Side-by-Side Comparison
| Type | Upfront cost | Per-impression cost | Print quality | Volume suited | Maintenance |
|---|---|---|---|---|---|
| Traditional rubber | Low | Low | Variable | Low to medium | Separate pad, cleaning |
| Self-inking | Medium | Low | Good, consistent | Medium to high | Replace or re-ink pad |
| Pre-inked | High | Very low | Sharpest, finest | High | Occasional re-ink |
| Digital (PNG/SVG) | Free | Zero | Pixel-perfect | Unlimited (digital only) | None |
When a Digital Overlay Is Enough
For a growing share of everyday tasks, no physical stamp is required. Consider a digital PNG or SVG if you mainly work with:
- PDF contracts, invoices, and forms signed and returned by email;
- Watermarks such as "DRAFT," "CONFIDENTIAL," or "APPROVED" on digital files;
- Social media graphics, product mockups, or branded images;
- Anything you print in-house, where the stamp can simply be part of the layout.

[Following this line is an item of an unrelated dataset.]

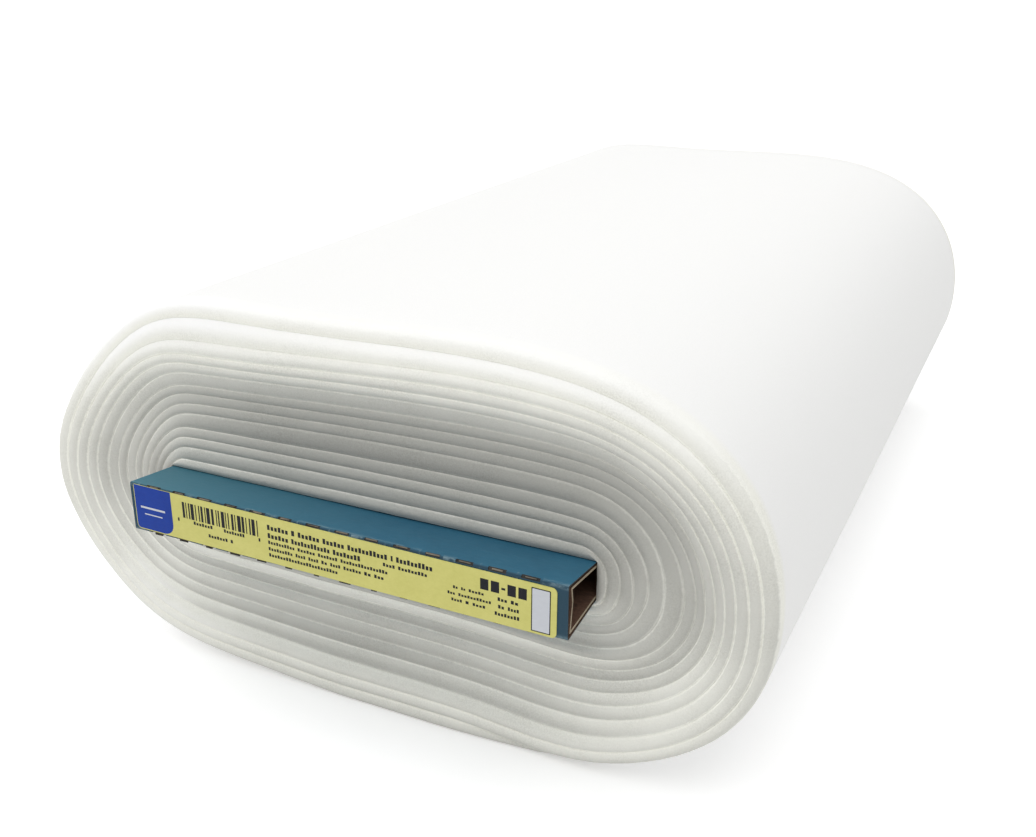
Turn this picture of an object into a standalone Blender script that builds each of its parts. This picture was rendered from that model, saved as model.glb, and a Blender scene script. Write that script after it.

In these cases a digital stamp is faster, cheaper, and infinitely reusable. Design it once, export a transparent PNG for quick placement or an SVG when you need it razor-sharp at large sizes, and reuse it forever.
When You Still Need a Physical Stamp
Physical stamps remain essential whenever the paper never becomes a file. Reach for a real stamp when you must mark incoming mail, endorse checks, stamp packages on a loading dock, imprint an embossed or inked notary seal that carries legal weight in your jurisdiction, or process a high volume of paper forms by hand. In those settings, self-inking stamps win on convenience and pre-inked stamps win on sharpness.
A practical hybrid: design your mark once in Stampzio, export a digital version for your paperless workflow, and use the same artwork as the basis for ordering a matching physical stamp so your brand looks identical on screen and on paper.
There is no single best type, only the best fit for your volume, budget, and whether your documents live on paper or on a screen. Match the tool to the task and you will spend less and get cleaner results.